= Adem Huskić =

Politician in Bosnia and Herzegovina

Adem Huskić (born 1955, Bugojno) is a member of the House of Representatives in Bosnia and Herzegovina. He is a member of the Party for Bosnia and Herzegovina led by Haris Silajdžić. In 2009 he called for the official recognition of January 27 as Holocaust Remembrance Day and July 11 as Srebrenica Genocide Remembrance Day. His proposal was voted down by Bosnian Serb MPs. Also together with MPs Remzija Kadrić and Ekrem Ajanović, he proposed to the BH parliament a change to the Criminal Code of Bosnia and Herzegovina where Holocaust, genocide and crimes against humanity denial would be criminalized.

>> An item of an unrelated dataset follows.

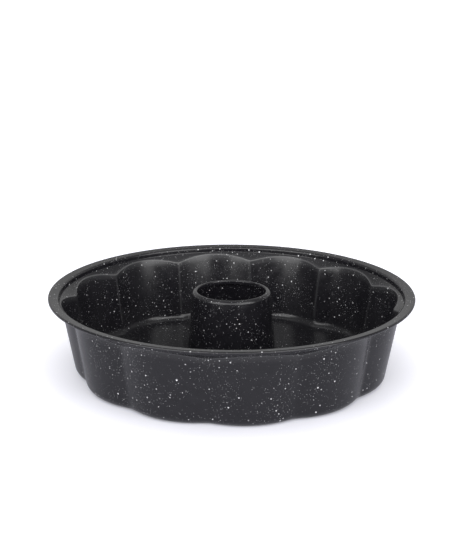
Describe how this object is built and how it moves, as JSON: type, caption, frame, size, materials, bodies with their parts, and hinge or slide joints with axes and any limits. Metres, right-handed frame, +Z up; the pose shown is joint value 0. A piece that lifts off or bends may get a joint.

Huskić commemorated the passing of Marek Edelman, the famous Warsaw ghetto commander and friend of Bosnia & Herzegovina
On 12.02,2010, Huskic's initiative to mark 27 January as Holocaust Remembrance Day finally passed the first stage in Parliament procedure after almost a year of resistance from Serb delegates.

He is also known as the Bosnian William Proxmire for his persistence in advocating for genocide victims.

Adem Huskić is a member of the Defense committee; Financial committee and the Law committee.